COLLECTED DATA ▸
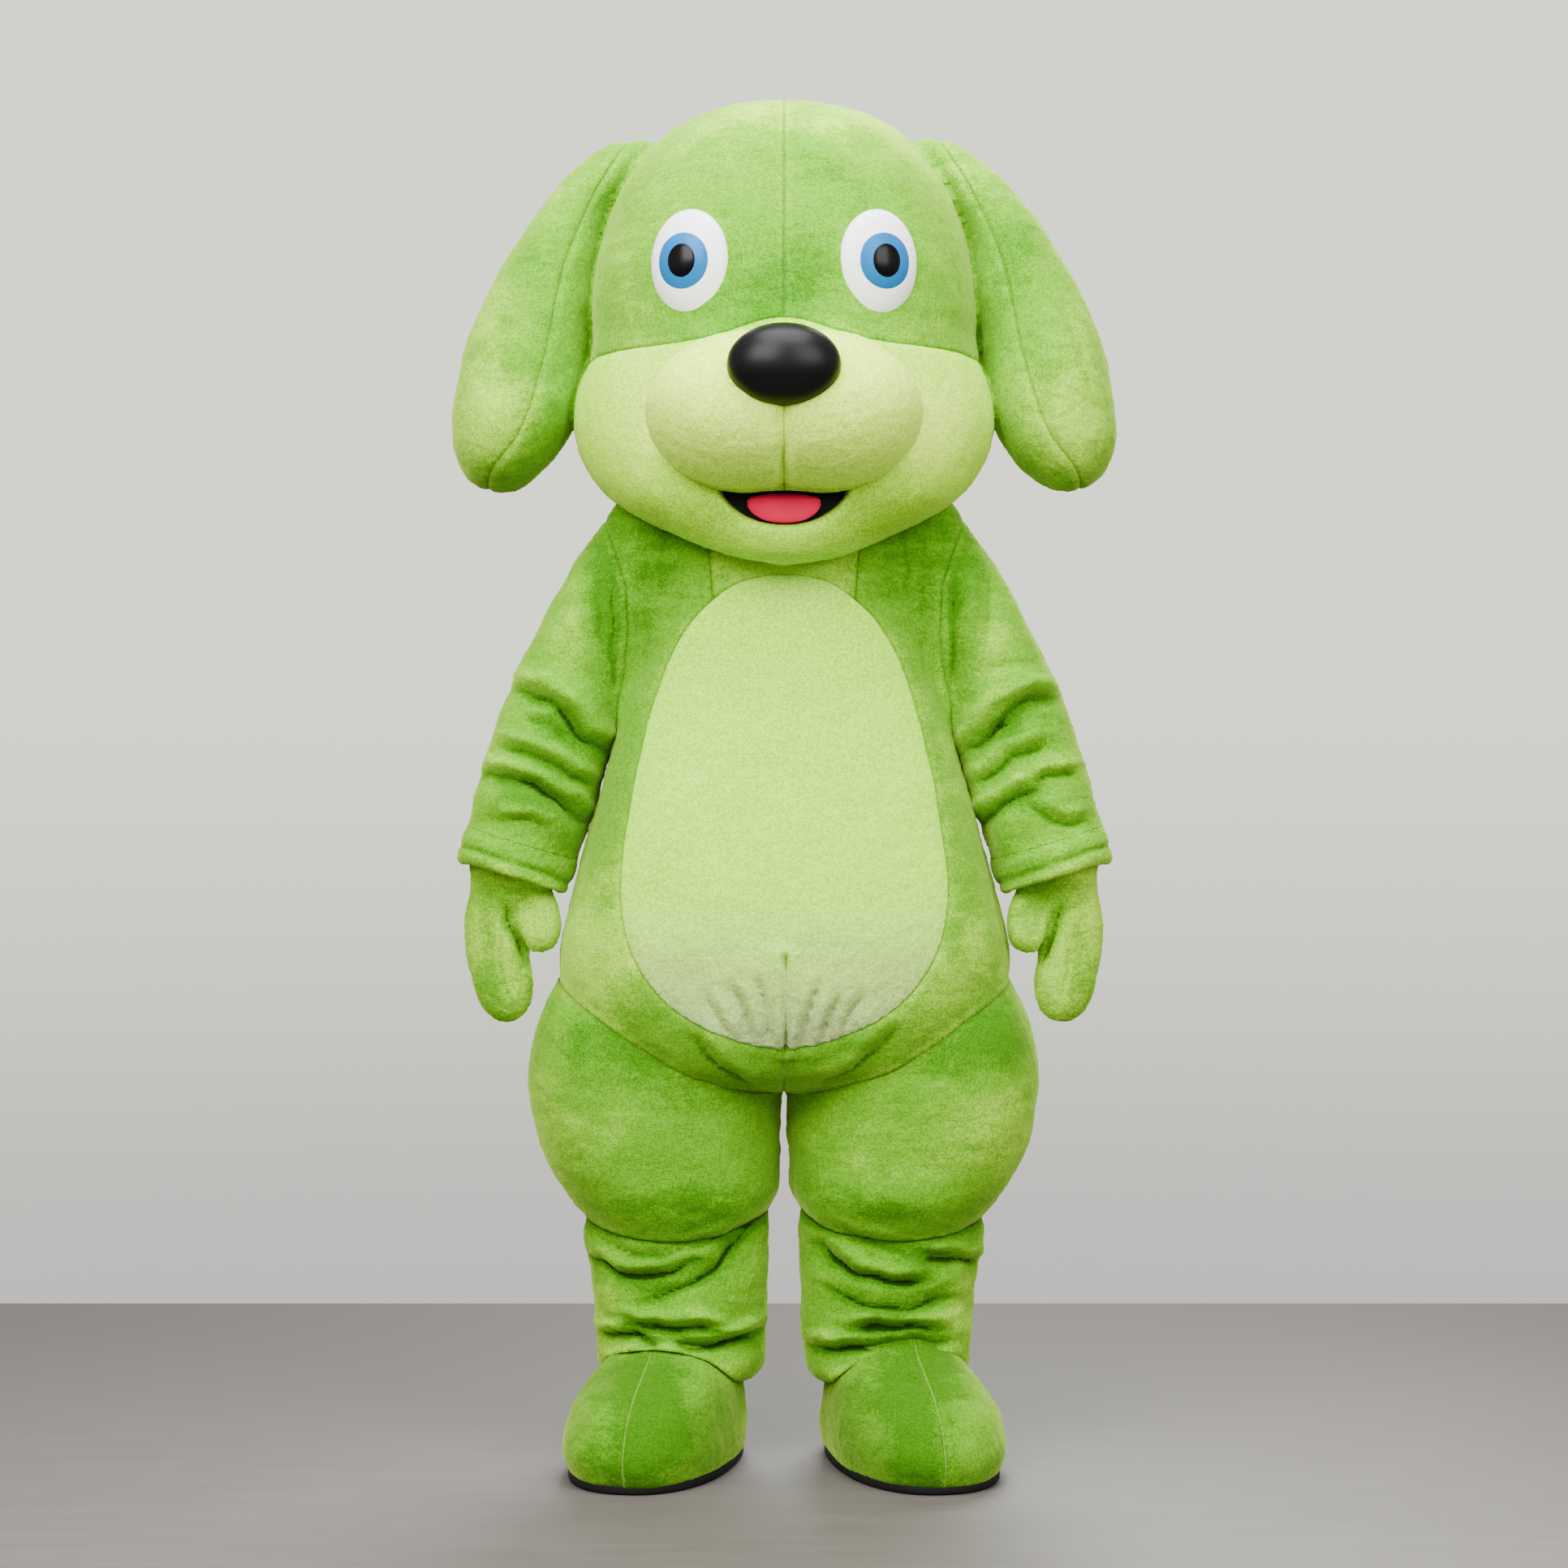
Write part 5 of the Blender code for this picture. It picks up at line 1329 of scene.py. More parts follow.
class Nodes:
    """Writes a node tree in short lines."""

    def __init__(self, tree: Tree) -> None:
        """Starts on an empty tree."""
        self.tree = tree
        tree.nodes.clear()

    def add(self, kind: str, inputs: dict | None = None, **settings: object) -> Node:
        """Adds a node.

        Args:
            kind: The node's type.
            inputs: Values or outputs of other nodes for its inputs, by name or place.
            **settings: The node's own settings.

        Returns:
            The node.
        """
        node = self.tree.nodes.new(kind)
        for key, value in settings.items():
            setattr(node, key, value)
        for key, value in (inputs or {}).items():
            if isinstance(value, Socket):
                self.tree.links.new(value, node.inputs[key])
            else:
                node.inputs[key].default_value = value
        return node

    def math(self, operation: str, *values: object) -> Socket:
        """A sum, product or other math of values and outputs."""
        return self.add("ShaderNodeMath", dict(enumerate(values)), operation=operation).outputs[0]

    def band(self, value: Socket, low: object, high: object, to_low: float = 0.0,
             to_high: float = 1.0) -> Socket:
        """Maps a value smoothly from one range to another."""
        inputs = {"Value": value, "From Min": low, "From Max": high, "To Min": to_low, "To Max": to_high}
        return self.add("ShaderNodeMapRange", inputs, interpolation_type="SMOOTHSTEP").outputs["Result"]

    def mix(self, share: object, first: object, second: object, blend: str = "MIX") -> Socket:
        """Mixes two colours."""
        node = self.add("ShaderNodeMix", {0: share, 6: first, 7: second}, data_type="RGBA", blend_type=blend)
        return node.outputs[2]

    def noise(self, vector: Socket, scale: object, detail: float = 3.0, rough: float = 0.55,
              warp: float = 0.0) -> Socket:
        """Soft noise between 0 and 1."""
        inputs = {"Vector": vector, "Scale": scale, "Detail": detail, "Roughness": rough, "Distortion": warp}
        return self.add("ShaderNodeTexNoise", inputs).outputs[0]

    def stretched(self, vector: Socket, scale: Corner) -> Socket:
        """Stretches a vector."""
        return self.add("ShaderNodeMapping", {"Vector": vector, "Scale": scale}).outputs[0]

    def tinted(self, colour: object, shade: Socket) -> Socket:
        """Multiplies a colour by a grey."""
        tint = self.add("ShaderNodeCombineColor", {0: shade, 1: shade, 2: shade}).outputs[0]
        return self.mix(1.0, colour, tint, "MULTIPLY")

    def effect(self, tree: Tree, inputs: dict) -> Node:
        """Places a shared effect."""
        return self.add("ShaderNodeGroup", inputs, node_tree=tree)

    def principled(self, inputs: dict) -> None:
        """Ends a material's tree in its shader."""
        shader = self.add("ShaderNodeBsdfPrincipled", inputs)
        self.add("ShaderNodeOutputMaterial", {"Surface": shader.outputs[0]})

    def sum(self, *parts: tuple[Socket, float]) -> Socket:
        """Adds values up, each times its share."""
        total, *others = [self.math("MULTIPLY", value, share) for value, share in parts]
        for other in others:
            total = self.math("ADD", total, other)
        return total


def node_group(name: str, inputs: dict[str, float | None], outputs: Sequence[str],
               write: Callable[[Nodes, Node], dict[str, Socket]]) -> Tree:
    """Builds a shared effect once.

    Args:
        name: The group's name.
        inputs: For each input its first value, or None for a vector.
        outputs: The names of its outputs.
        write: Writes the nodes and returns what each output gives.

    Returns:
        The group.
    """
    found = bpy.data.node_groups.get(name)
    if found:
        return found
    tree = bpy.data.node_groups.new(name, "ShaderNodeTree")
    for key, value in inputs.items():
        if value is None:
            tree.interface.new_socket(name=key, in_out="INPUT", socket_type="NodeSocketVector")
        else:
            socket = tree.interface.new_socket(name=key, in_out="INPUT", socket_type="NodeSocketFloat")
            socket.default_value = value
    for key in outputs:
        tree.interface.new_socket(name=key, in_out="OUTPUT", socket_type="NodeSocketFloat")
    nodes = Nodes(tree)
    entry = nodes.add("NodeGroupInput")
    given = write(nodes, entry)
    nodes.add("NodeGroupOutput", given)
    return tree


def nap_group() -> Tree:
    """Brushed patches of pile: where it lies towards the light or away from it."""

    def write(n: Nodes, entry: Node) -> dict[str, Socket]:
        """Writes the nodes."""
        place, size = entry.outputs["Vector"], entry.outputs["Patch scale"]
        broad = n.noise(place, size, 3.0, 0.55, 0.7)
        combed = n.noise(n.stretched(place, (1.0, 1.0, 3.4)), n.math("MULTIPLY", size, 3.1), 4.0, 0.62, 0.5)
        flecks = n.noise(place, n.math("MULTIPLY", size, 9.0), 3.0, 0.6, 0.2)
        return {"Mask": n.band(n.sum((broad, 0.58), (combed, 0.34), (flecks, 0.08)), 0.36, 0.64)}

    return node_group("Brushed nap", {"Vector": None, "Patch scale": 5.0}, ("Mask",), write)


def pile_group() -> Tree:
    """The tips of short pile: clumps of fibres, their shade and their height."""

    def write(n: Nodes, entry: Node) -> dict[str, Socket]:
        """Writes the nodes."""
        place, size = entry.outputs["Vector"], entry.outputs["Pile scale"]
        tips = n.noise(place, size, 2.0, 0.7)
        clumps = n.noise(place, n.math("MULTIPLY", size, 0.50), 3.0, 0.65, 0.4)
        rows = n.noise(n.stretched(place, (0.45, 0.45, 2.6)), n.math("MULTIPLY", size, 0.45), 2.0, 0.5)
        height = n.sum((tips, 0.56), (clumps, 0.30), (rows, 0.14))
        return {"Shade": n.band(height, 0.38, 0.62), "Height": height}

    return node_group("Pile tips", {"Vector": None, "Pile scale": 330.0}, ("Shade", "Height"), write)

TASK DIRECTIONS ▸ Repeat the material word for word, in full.

RESULT OF THE TASK ▸
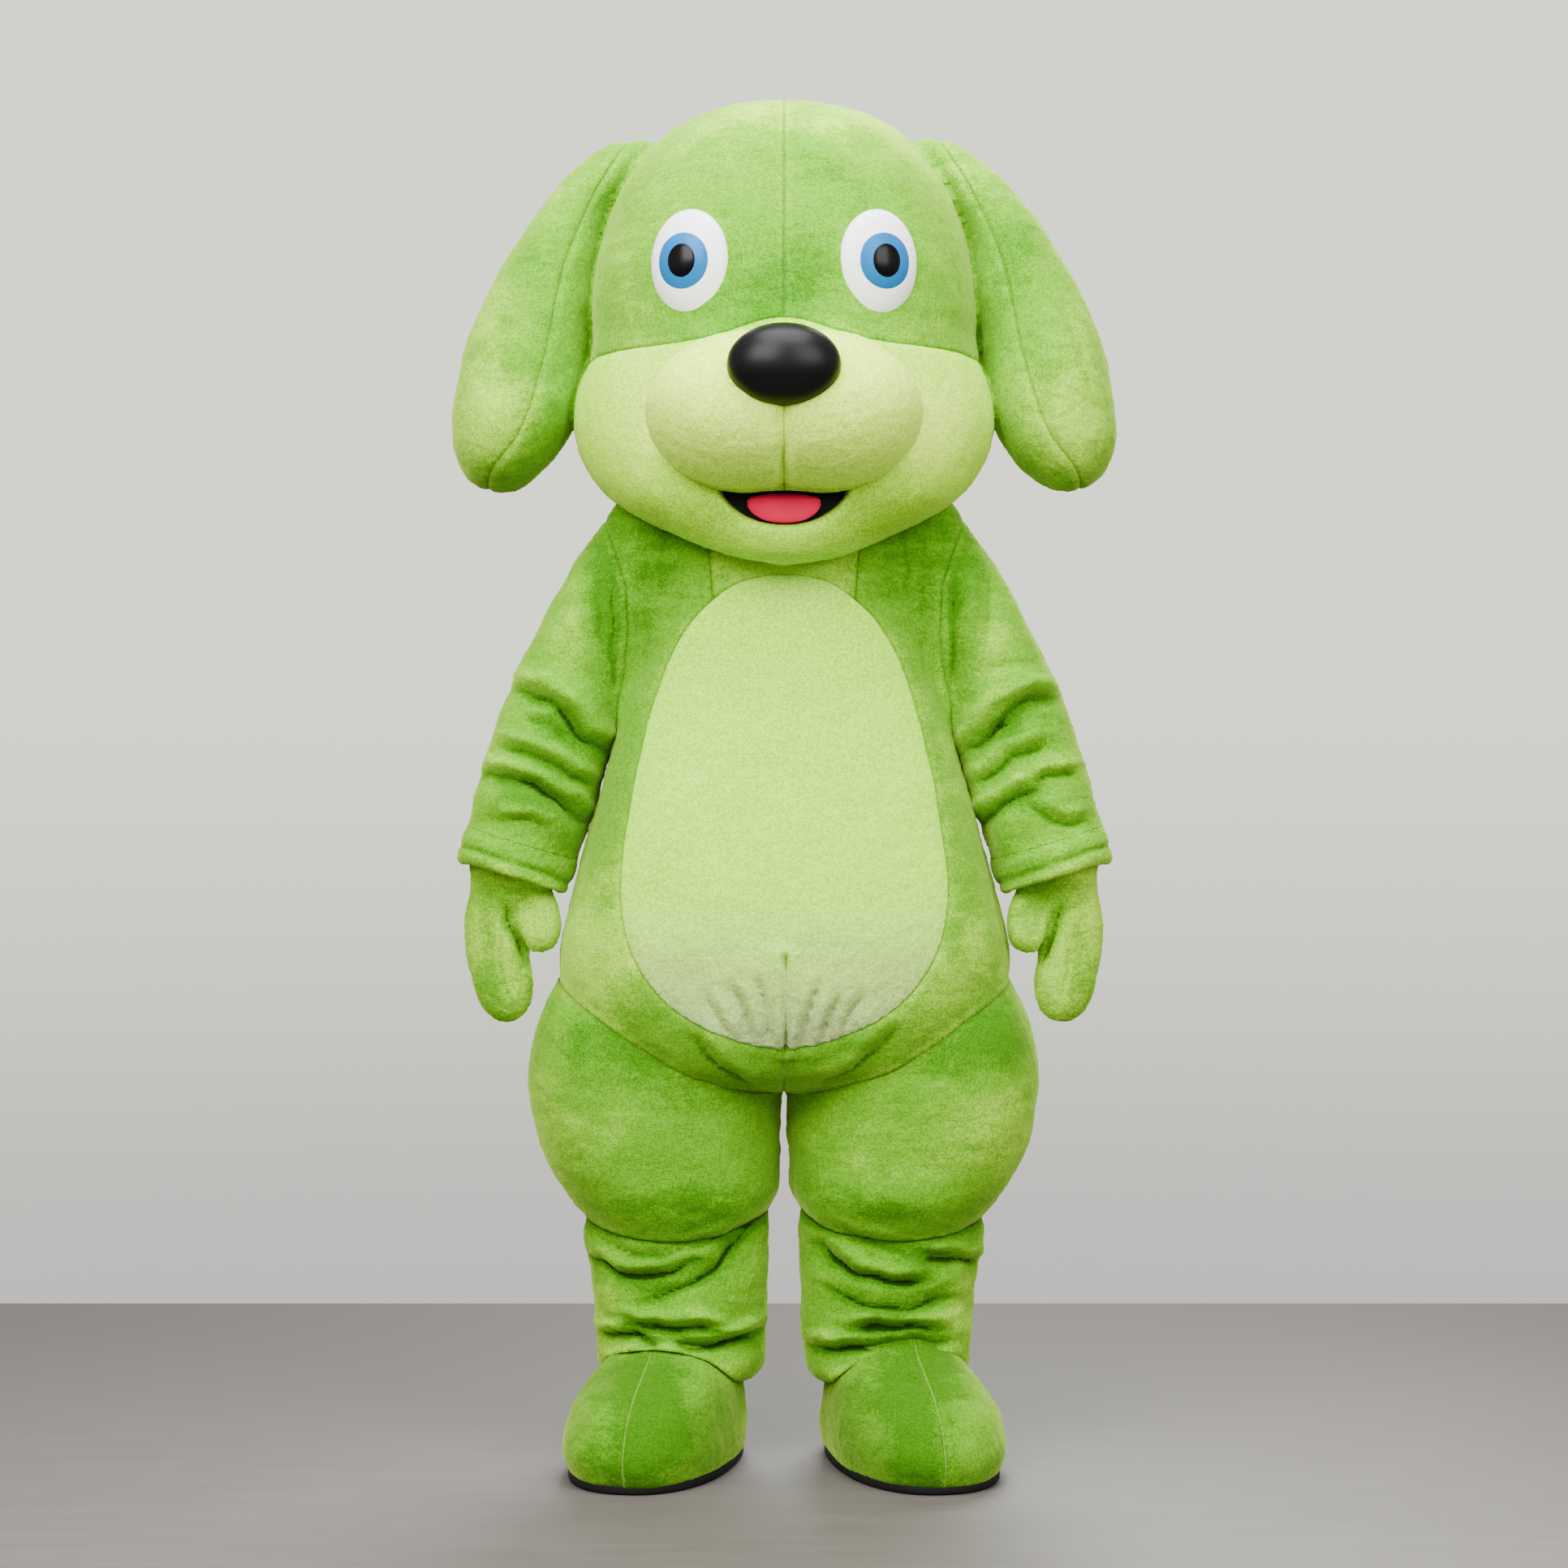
Write part 5 of the Blender code for this picture. It picks up at line 1329 of scene.py. More parts follow.
class Nodes:
    """Writes a node tree in short lines."""

    def __init__(self, tree: Tree) -> None:
        """Starts on an empty tree."""
        self.tree = tree
        tree.nodes.clear()

    def add(self, kind: str, inputs: dict | None = None, **settings: object) -> Node:
        """Adds a node.

        Args:
            kind: The node's type.
            inputs: Values or outputs of other nodes for its inputs, by name or place.
            **settings: The node's own settings.

        Returns:
            The node.
        """
        node = self.tree.nodes.new(kind)
        for key, value in settings.items():
            setattr(node, key, value)
        for key, value in (inputs or {}).items():
            if isinstance(value, Socket):
                self.tree.links.new(value, node.inputs[key])
            else:
                node.inputs[key].default_value = value
        return node

    def math(self, operation: str, *values: object) -> Socket:
        """A sum, product or other math of values and outputs."""
        return self.add("ShaderNodeMath", dict(enumerate(values)), operation=operation).outputs[0]

    def band(self, value: Socket, low: object, high: object, to_low: float = 0.0,
             to_high: float = 1.0) -> Socket:
        """Maps a value smoothly from one range to another."""
        inputs = {"Value": value, "From Min": low, "From Max": high, "To Min": to_low, "To Max": to_high}
        return self.add("ShaderNodeMapRange", inputs, interpolation_type="SMOOTHSTEP").outputs["Result"]

    def mix(self, share: object, first: object, second: object, blend: str = "MIX") -> Socket:
        """Mixes two colours."""
        node = self.add("ShaderNodeMix", {0: share, 6: first, 7: second}, data_type="RGBA", blend_type=blend)
        return node.outputs[2]

    def noise(self, vector: Socket, scale: object, detail: float = 3.0, rough: float = 0.55,
              warp: float = 0.0) -> Socket:
        """Soft noise between 0 and 1."""
        inputs = {"Vector": vector, "Scale": scale, "Detail": detail, "Roughness": rough, "Distortion": warp}
        return self.add("ShaderNodeTexNoise", inputs).outputs[0]

    def stretched(self, vector: Socket, scale: Corner) -> Socket:
        """Stretches a vector."""
        return self.add("ShaderNodeMapping", {"Vector": vector, "Scale": scale}).outputs[0]

    def tinted(self, colour: object, shade: Socket) -> Socket:
        """Multiplies a colour by a grey."""
        tint = self.add("ShaderNodeCombineColor", {0: shade, 1: shade, 2: shade}).outputs[0]
        return self.mix(1.0, colour, tint, "MULTIPLY")

    def effect(self, tree: Tree, inputs: dict) -> Node:
        """Places a shared effect."""
        return self.add("ShaderNodeGroup", inputs, node_tree=tree)

    def principled(self, inputs: dict) -> None:
        """Ends a material's tree in its shader."""
        shader = self.add("ShaderNodeBsdfPrincipled", inputs)
        self.add("ShaderNodeOutputMaterial", {"Surface": shader.outputs[0]})

    def sum(self, *parts: tuple[Socket, float]) -> Socket:
        """Adds values up, each times its share."""
        total, *others = [self.math("MULTIPLY", value, share) for value, share in parts]
        for other in others:
            total = self.math("ADD", total, other)
        return total


def node_group(name: str, inputs: dict[str, float | None], outputs: Sequence[str],
               write: Callable[[Nodes, Node], dict[str, Socket]]) -> Tree:
    """Builds a shared effect once.

    Args:
        name: The group's name.
        inputs: For each input its first value, or None for a vector.
        outputs: The names of its outputs.
        write: Writes the nodes and returns what each output gives.

    Returns:
        The group.
    """
    found = bpy.data.node_groups.get(name)
    if found:
        return found
    tree = bpy.data.node_groups.new(name, "ShaderNodeTree")
    for key, value in inputs.items():
        if value is None:
            tree.interface.new_socket(name=key, in_out="INPUT", socket_type="NodeSocketVector")
        else:
            socket = tree.interface.new_socket(name=key, in_out="INPUT", socket_type="NodeSocketFloat")
            socket.default_value = value
    for key in outputs:
        tree.interface.new_socket(name=key, in_out="OUTPUT", socket_type="NodeSocketFloat")
    nodes = Nodes(tree)
    entry = nodes.add("NodeGroupInput")
    given = write(nodes, entry)
    nodes.add("NodeGroupOutput", given)
    return tree


def nap_group() -> Tree:
    """Brushed patches of pile: where it lies towards the light or away from it."""

    def write(n: Nodes, entry: Node) -> dict[str, Socket]:
        """Writes the nodes."""
        place, size = entry.outputs["Vector"], entry.outputs["Patch scale"]
        broad = n.noise(place, size, 3.0, 0.55, 0.7)
        combed = n.noise(n.stretched(place, (1.0, 1.0, 3.4)), n.math("MULTIPLY", size, 3.1), 4.0, 0.62, 0.5)
        flecks = n.noise(place, n.math("MULTIPLY", size, 9.0), 3.0, 0.6, 0.2)
        return {"Mask": n.band(n.sum((broad, 0.58), (combed, 0.34), (flecks, 0.08)), 0.36, 0.64)}

    return node_group("Brushed nap", {"Vector": None, "Patch scale": 5.0}, ("Mask",), write)


def pile_group() -> Tree:
    """The tips of short pile: clumps of fibres, their shade and their height."""

    def write(n: Nodes, entry: Node) -> dict[str, Socket]:
        """Writes the nodes."""
        place, size = entry.outputs["Vector"], entry.outputs["Pile scale"]
        tips = n.noise(place, size, 2.0, 0.7)
        clumps = n.noise(place, n.math("MULTIPLY", size, 0.50), 3.0, 0.65, 0.4)
        rows = n.noise(n.stretched(place, (0.45, 0.45, 2.6)), n.math("MULTIPLY", size, 0.45), 2.0, 0.5)
        height = n.sum((tips, 0.56), (clumps, 0.30), (rows, 0.14))
        return {"Shade": n.band(height, 0.38, 0.62), "Height": height}

    return node_group("Pile tips", {"Vector": None, "Pile scale": 330.0}, ("Shade", "Height"), write)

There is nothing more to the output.